Request >>
Write out all the data again, exactly as it stands.

(JSON records of objects)
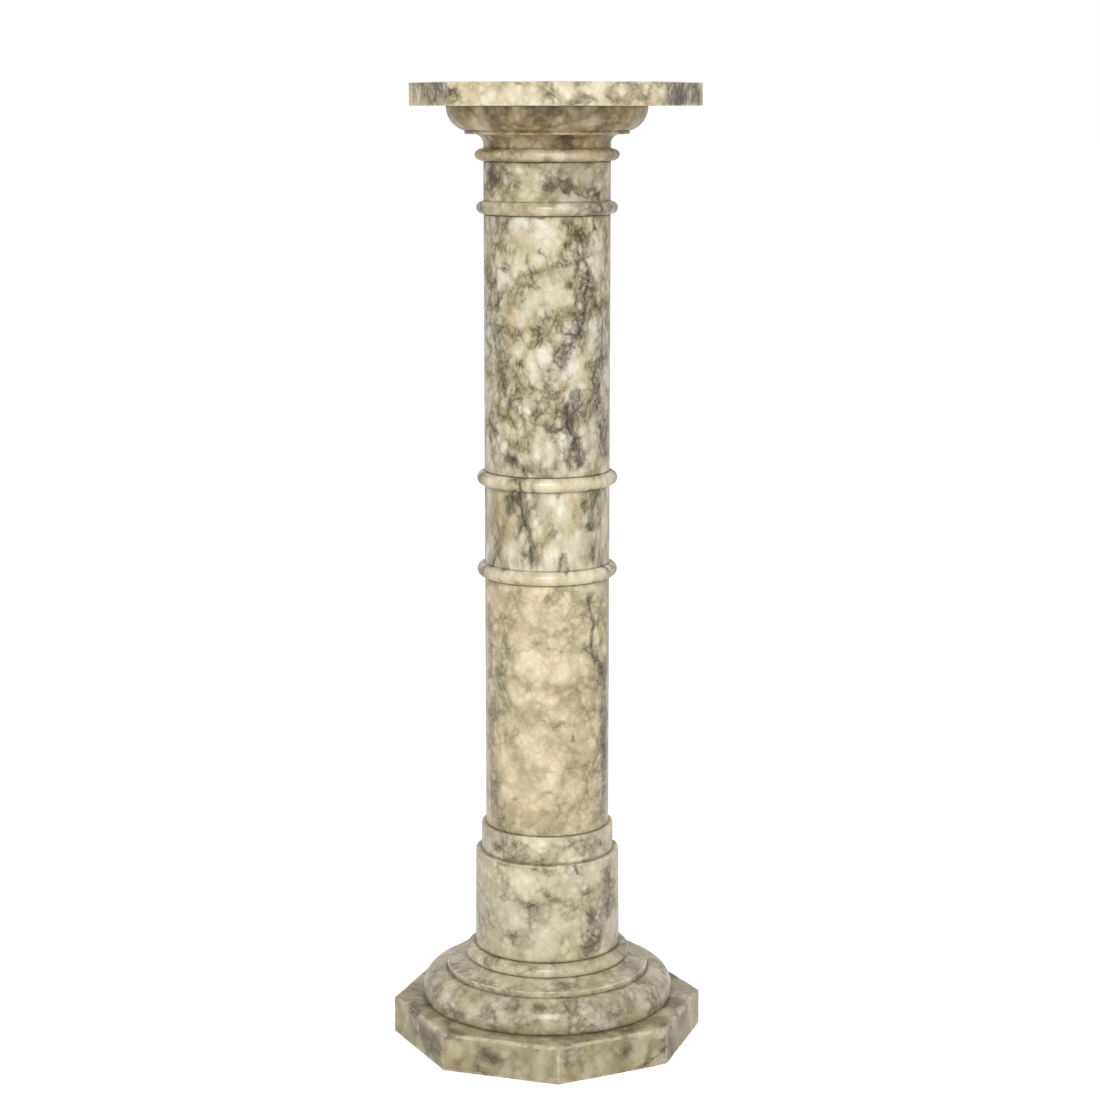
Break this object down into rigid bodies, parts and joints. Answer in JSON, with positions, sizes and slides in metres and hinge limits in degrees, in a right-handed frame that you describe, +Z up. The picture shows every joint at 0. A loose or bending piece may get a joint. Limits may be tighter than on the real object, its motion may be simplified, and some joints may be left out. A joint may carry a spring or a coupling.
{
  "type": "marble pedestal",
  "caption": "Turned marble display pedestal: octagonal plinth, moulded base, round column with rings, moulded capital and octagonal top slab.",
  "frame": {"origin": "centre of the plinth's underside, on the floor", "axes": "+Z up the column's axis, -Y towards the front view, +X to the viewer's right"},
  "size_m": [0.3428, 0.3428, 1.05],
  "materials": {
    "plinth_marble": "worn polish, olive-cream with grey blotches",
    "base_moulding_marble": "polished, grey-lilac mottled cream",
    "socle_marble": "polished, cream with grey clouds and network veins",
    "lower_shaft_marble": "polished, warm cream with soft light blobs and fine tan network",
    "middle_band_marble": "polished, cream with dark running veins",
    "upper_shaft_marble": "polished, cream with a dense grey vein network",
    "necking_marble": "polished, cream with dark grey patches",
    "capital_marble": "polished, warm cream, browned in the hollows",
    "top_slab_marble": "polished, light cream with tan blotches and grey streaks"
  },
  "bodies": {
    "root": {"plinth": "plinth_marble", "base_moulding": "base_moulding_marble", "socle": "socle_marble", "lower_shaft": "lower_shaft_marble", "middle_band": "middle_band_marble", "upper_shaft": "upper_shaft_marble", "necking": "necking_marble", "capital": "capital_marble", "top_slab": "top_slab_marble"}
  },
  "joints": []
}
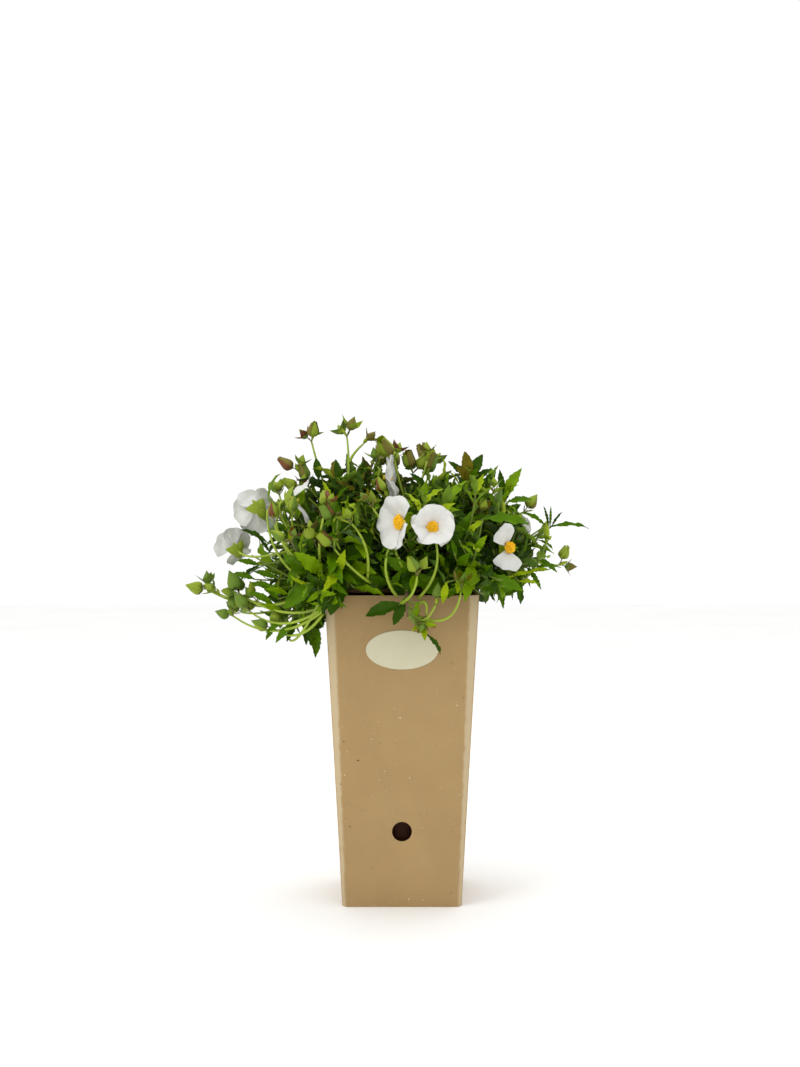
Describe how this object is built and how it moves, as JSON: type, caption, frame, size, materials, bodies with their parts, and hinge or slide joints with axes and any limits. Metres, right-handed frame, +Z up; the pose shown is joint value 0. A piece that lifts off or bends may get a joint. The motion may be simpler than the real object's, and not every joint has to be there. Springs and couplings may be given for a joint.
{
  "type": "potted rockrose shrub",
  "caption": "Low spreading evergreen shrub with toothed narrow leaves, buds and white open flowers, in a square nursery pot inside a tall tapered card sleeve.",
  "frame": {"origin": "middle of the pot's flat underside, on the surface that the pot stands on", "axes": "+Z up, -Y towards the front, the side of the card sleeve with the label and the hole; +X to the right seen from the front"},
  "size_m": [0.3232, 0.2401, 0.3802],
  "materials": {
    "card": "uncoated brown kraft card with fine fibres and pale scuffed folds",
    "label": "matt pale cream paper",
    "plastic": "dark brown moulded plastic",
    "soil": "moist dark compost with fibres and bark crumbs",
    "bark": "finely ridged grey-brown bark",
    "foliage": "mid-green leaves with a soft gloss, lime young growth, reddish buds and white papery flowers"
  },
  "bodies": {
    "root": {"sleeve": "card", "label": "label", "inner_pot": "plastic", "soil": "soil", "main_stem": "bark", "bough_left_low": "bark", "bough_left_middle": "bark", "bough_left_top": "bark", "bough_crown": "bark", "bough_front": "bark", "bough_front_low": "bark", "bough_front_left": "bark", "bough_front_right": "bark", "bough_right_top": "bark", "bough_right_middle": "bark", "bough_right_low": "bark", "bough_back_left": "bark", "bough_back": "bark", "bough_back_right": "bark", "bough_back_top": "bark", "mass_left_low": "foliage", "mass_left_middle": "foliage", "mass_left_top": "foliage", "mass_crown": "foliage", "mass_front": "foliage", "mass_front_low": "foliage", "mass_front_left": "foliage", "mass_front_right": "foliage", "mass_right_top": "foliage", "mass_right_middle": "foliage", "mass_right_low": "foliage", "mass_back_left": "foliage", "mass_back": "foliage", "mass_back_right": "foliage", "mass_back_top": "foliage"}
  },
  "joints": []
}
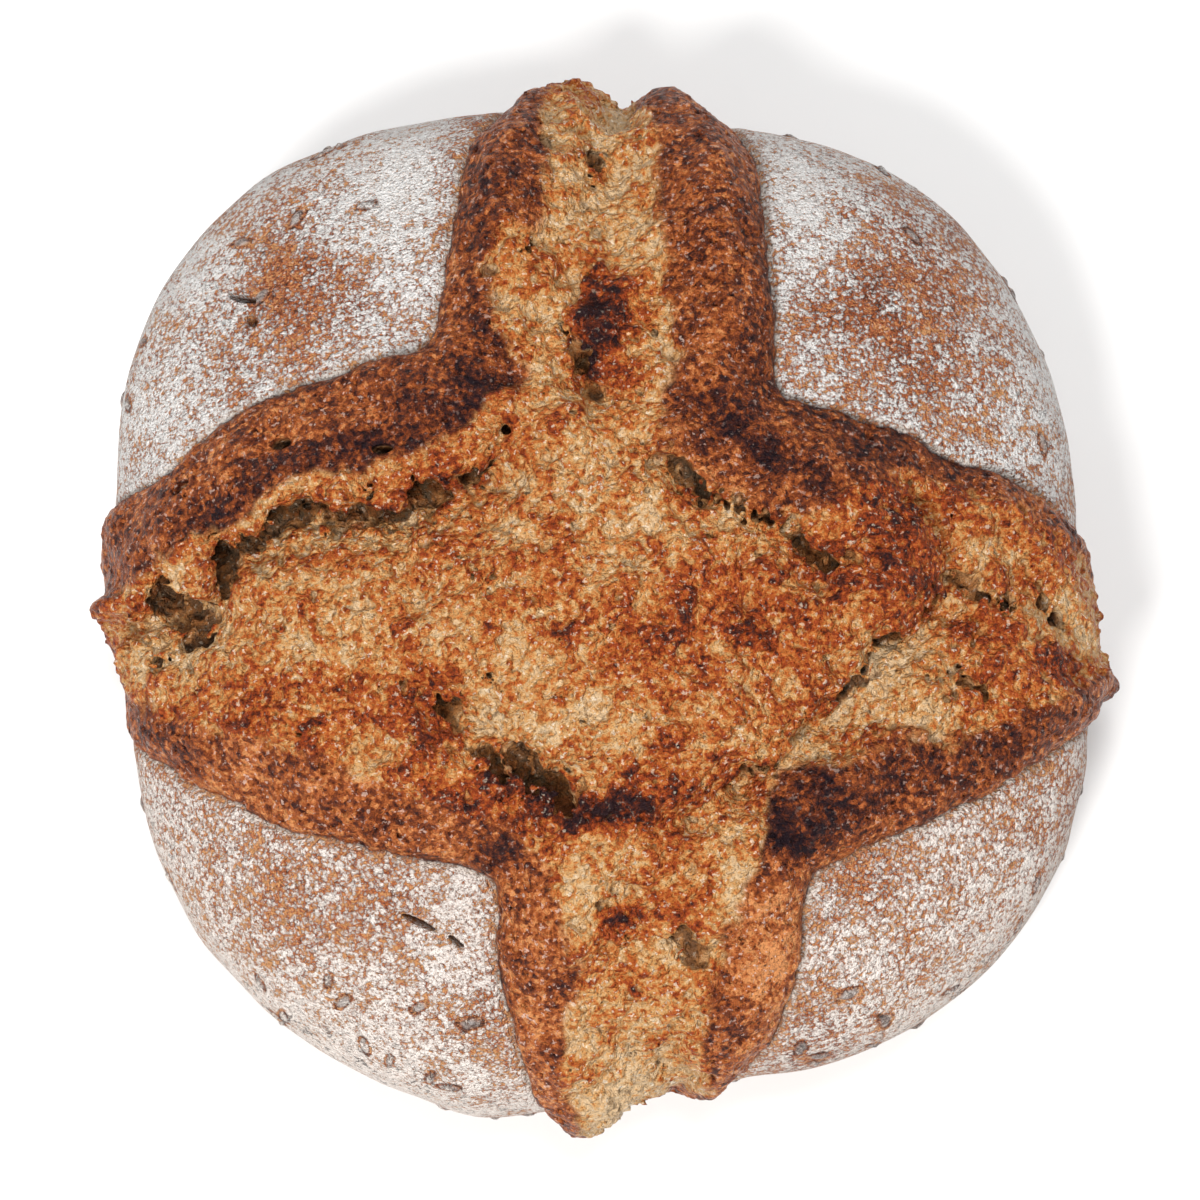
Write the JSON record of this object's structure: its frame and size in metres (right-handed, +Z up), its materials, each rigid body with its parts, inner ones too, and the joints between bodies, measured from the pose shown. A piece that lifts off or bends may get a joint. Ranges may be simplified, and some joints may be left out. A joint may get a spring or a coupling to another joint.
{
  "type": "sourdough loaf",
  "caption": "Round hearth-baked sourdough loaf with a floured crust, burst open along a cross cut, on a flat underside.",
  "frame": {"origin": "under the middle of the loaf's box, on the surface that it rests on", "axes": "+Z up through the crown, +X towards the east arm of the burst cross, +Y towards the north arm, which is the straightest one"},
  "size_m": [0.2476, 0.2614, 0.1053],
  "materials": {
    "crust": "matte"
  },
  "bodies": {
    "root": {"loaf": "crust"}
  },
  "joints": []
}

Response to this exercise >>
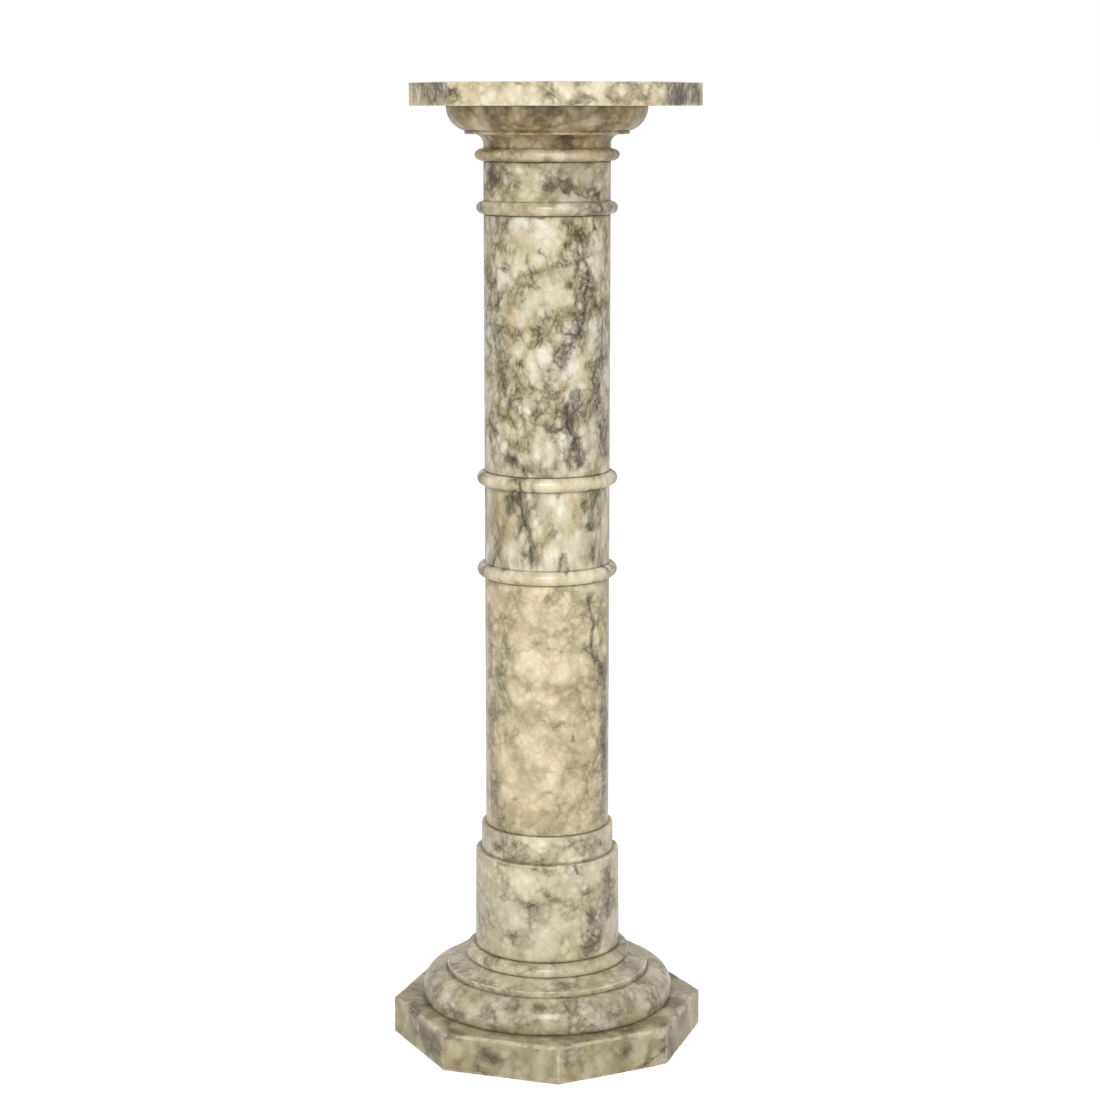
Break this object down into rigid bodies, parts and joints. Answer in JSON, with positions, sizes and slides in metres and hinge limits in degrees, in a right-handed frame that you describe, +Z up. The picture shows every joint at 0. A loose or bending piece may get a joint. Limits may be tighter than on the real object, its motion may be simplified, and some joints may be left out. A joint may carry a spring or a coupling.
{
  "type": "marble pedestal",
  "caption": "Turned marble display pedestal: octagonal plinth, moulded base, round column with rings, moulded capital and octagonal top slab.",
  "frame": {"origin": "centre of the plinth's underside, on the floor", "axes": "+Z up the column's axis, -Y towards the front view, +X to the viewer's right"},
  "size_m": [0.3428, 0.3428, 1.05],
  "materials": {
    "plinth_marble": "worn polish, olive-cream with grey blotches",
    "base_moulding_marble": "polished, grey-lilac mottled cream",
    "socle_marble": "polished, cream with grey clouds and network veins",
    "lower_shaft_marble": "polished, warm cream with soft light blobs and fine tan network",
    "middle_band_marble": "polished, cream with dark running veins",
    "upper_shaft_marble": "polished, cream with a dense grey vein network",
    "necking_marble": "polished, cream with dark grey patches",
    "capital_marble": "polished, warm cream, browned in the hollows",
    "top_slab_marble": "polished, light cream with tan blotches and grey streaks"
  },
  "bodies": {
    "root": {"plinth": "plinth_marble", "base_moulding": "base_moulding_marble", "socle": "socle_marble", "lower_shaft": "lower_shaft_marble", "middle_band": "middle_band_marble", "upper_shaft": "upper_shaft_marble", "necking": "necking_marble", "capital": "capital_marble", "top_slab": "top_slab_marble"}
  },
  "joints": []
}
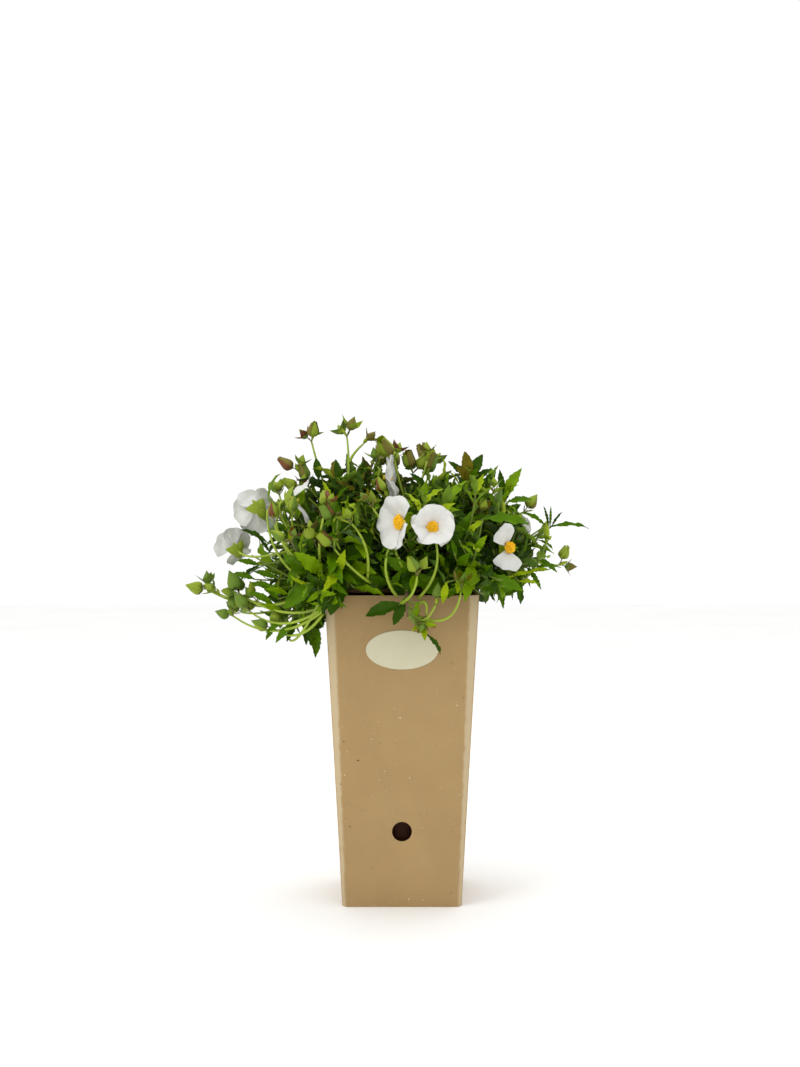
Describe how this object is built and how it moves, as JSON: type, caption, frame, size, materials, bodies with their parts, and hinge or slide joints with axes and any limits. Metres, right-handed frame, +Z up; the pose shown is joint value 0. A piece that lifts off or bends may get a joint. The motion may be simpler than the real object's, and not every joint has to be there. Springs and couplings may be given for a joint.
{
  "type": "potted rockrose shrub",
  "caption": "Low spreading evergreen shrub with toothed narrow leaves, buds and white open flowers, in a square nursery pot inside a tall tapered card sleeve.",
  "frame": {"origin": "middle of the pot's flat underside, on the surface that the pot stands on", "axes": "+Z up, -Y towards the front, the side of the card sleeve with the label and the hole; +X to the right seen from the front"},
  "size_m": [0.3232, 0.2401, 0.3802],
  "materials": {
    "card": "uncoated brown kraft card with fine fibres and pale scuffed folds",
    "label": "matt pale cream paper",
    "plastic": "dark brown moulded plastic",
    "soil": "moist dark compost with fibres and bark crumbs",
    "bark": "finely ridged grey-brown bark",
    "foliage": "mid-green leaves with a soft gloss, lime young growth, reddish buds and white papery flowers"
  },
  "bodies": {
    "root": {"sleeve": "card", "label": "label", "inner_pot": "plastic", "soil": "soil", "main_stem": "bark", "bough_left_low": "bark", "bough_left_middle": "bark", "bough_left_top": "bark", "bough_crown": "bark", "bough_front": "bark", "bough_front_low": "bark", "bough_front_left": "bark", "bough_front_right": "bark", "bough_right_top": "bark", "bough_right_middle": "bark", "bough_right_low": "bark", "bough_back_left": "bark", "bough_back": "bark", "bough_back_right": "bark", "bough_back_top": "bark", "mass_left_low": "foliage", "mass_left_middle": "foliage", "mass_left_top": "foliage", "mass_crown": "foliage", "mass_front": "foliage", "mass_front_low": "foliage", "mass_front_left": "foliage", "mass_front_right": "foliage", "mass_right_top": "foliage", "mass_right_middle": "foliage", "mass_right_low": "foliage", "mass_back_left": "foliage", "mass_back": "foliage", "mass_back_right": "foliage", "mass_back_top": "foliage"}
  },
  "joints": []
}
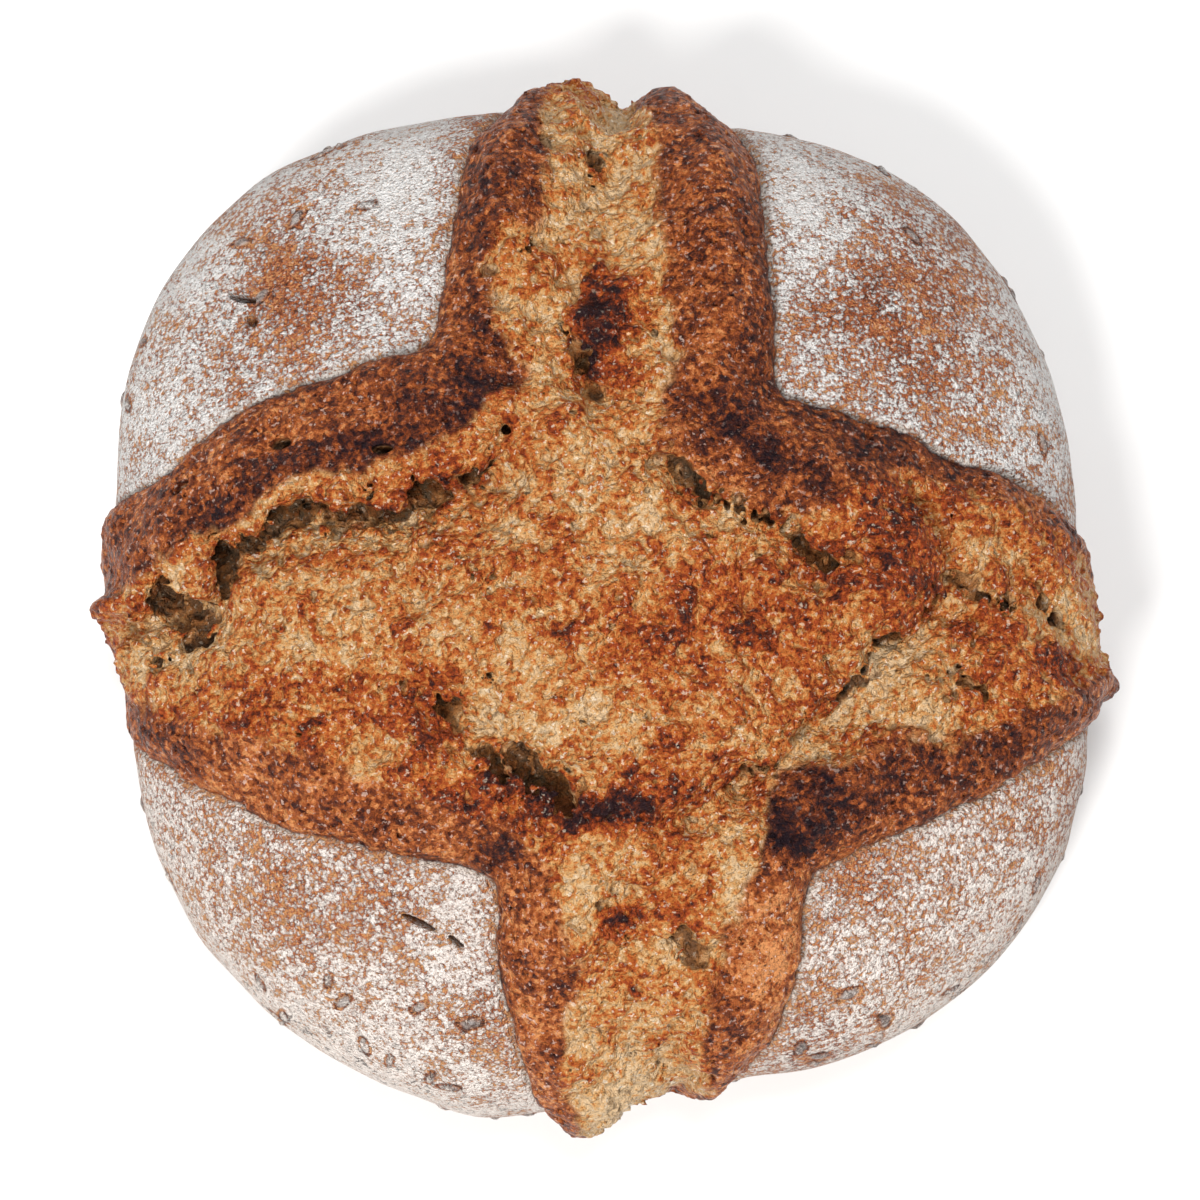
Write the JSON record of this object's structure: its frame and size in metres (right-handed, +Z up), its materials, each rigid body with its parts, inner ones too, and the joints between bodies, measured from the pose shown. A piece that lifts off or bends may get a joint. Ranges may be simplified, and some joints may be left out. A joint may get a spring or a coupling to another joint.
{
  "type": "sourdough loaf",
  "caption": "Round hearth-baked sourdough loaf with a floured crust, burst open along a cross cut, on a flat underside.",
  "frame": {"origin": "under the middle of the loaf's box, on the surface that it rests on", "axes": "+Z up through the crown, +X towards the east arm of the burst cross, +Y towards the north arm, which is the straightest one"},
  "size_m": [0.2476, 0.2614, 0.1053],
  "materials": {
    "crust": "matte"
  },
  "bodies": {
    "root": {"loaf": "crust"}
  },
  "joints": []
}